Nearly four decades later, political, economic and social context has changed significantly, but the artistic concepts and methods of Ilya Kabakov still remain relevant. The youngest generation of artists still find the art form that he called total installation interesting, especially its character of immersive experience that is being directed by the author. The same can be said for the method of appropriation of discarded objects that are given a completely new meaning within the context of an exhibition. The latest work by young multimedia artist Luka Kedžo was created in the same context. Reacting to the specific exhibition space, the author uses it as a neutral white frame for the positioning of diverse object that form one spatial installation.

Through carefully directed setting he puts the audience in the position of active observation, reading of visual signs and final perception of the whole work. The title of the installation, if not its visual content, directs us to the leads that could help us decipher what lies in front of us. Strange objects constructed of discarded building material, car parts, remains of garden furniture or old basketball net are arranged in a manner that follows some twisted logic and organized into something that can be understood as traces of someone’s dwelling.

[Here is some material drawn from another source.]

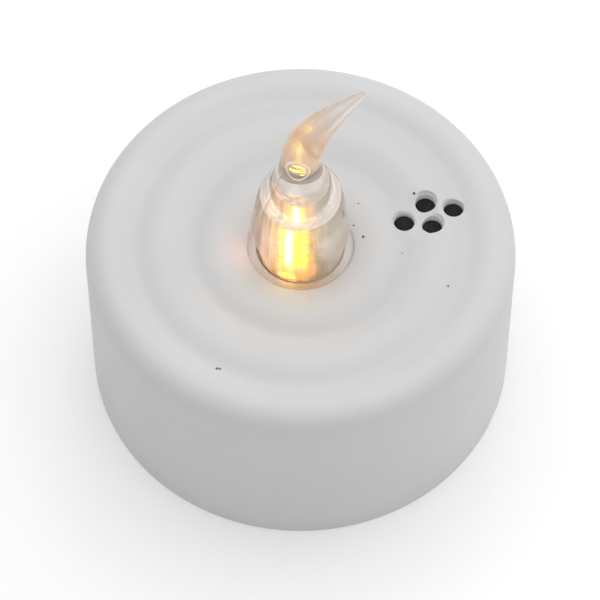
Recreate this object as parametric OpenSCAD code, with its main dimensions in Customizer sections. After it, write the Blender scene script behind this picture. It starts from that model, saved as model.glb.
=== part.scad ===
// Flameless LED tea light with a moulded clear flame and a sound-sensing
// microphone. Millimetres, +Z up. The origin is the middle of the ring that
// the candle stands on; +X points at the group of sound holes.

/* [Shell] */
// Radius of the shell at its foot
foot_r = 18.75; // [18.6:0.05:19]
// Radius of the shell just below the rounded rim
shoulder_r = 18.6; // [18.4:0.05:18.7]
// Height of the shell at the top of its rim
shell_h = 19; // [18.8:0.1:20]
// Height of the straight band at the foot of the shell
foot_band_h = 3; // [2:0.5:4]
// Radius of the rounding between the wall and the rim
rim_round = 2.1; // [1.8:0.1:2.5]
// Thickness of the shell's side wall
wall = 1.2; // [1.1:0.1:1.3]

/* [Rippled top] */
// Radius of the outer ring-shaped valley
outer_valley_r = 14.4; // [14:0.1:14.8]
// Depth of the outer valley below the rim
outer_valley_d = 0.65; // [0.5:0.05:0.8]
// Radius of the ridge between the valleys
ridge_r = 11.9; // [11.6:0.1:12.2]
// Depth of the ridge below the rim
ridge_d = 0.25; // [0.1:0.05:0.4]
// Radius of the inner valley
inner_valley_r = 9.2; // [8.8:0.1:9.6]
// Depth of the inner valley below the rim
inner_valley_d = 1; // [0.9:0.05:1.15]
// Radius of the swelling round the flame
mound_r = 7.2; // [6.8:0.1:7.6]
// Depth of that swelling below the rim
mound_d = 0.75; // [0.6:0.05:0.9]

/* [Flame] */
// Radius of the visible flange of the flame
flange_r = 4.6; // [4.5:0.05:4.7]
// Radius of the flame's body where it meets the flange
flame_foot_r = 3.73; // [3.6:0.05:3.8]
// Largest radius of the flame's body
flame_r = 4.24; // [4.1:0.05:4.3]
// Height of the widest ring above the flange
flame_widest_h = 3; // [2.5:0.1:3.5]
// Height of the flame's body above its flange
flame_body_h = 12.6; // [12.4:0.1:13]
// Height of the flame's tip above its flange
flame_tip_h = 18.6; // [18:0.1:19]
// Distance from the flame's axis to its bent tip
flame_tip_reach = 5.8; // [5.5:0.05:6.5]
// Direction in which the tip bends, from +X towards +Y
flame_turn = 15; // [0:1:30]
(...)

Therefore, we can see the possibility of someone sleeping on a form that resembles a bed, he/she uses a wax candle that is transformed into a floor lamp, or keeps dead bees and scarabs for pets.

Non-linear and fragmented narration will hardly help us in getting the answer for the question posted by the title of the exhibition. But, it doesn’t matter. What is important is that our curiosity becomes alive, that we perceive the characteristics of the exhibited objects and that we use our imagination in recognition of the content. The final impression will anyway be formed according to personal analogies, memory codes and cultural specifics of the audience.

The difference of contemporary visual language from the time of the Kabakov’s early installations is greatly the result of the changes caused by digital technologies and new communication platforms. Kedžo’s work shows dominant Post-Internet aesthetics, especially in the printed material set within the installation. Scanned objects, archival photographs with simulated glitches, visuals generated by Photoshop all testify of the time and space of the coexistence of digital and analogue that are being joined into a new amalgam. The culture of recycle and reuse is integral to the author’s generation who are aware of the limited resources and the impact of climate change. However, Kedžo’s reuse of discarded objects has a personal note to it. He lives and works in Zagreb’s Paromlin complex. Surrounded by the deteriorated monument of the industrial architecture, the artist becomes the witness of the deliberate neglect and total entropy. Therefore, discarded objects cease to be mere garbage, and the process of their preservation and reanimation becomes the platform for new possibilities. Even if they only exist within the context of contemporary art.

Jasminka Babić

Luka Kedžo (1986, Dubrovnik, Croatia) graduated Cinematography in 2011 from the Academy of Dramatic Art in Zagreb where he also completed MA studies in Photography in 2014. He was awarded The Best Young Author Award at the 46 Zagreb Salon (2011), Franco Jesurun Award at Trieste Contemporanea (2015), as well as the Grand Prix Award at the 33 Youth Salon in Zagreb (2016). He has been exhibiting since 2010 and this is his third solo exhibition.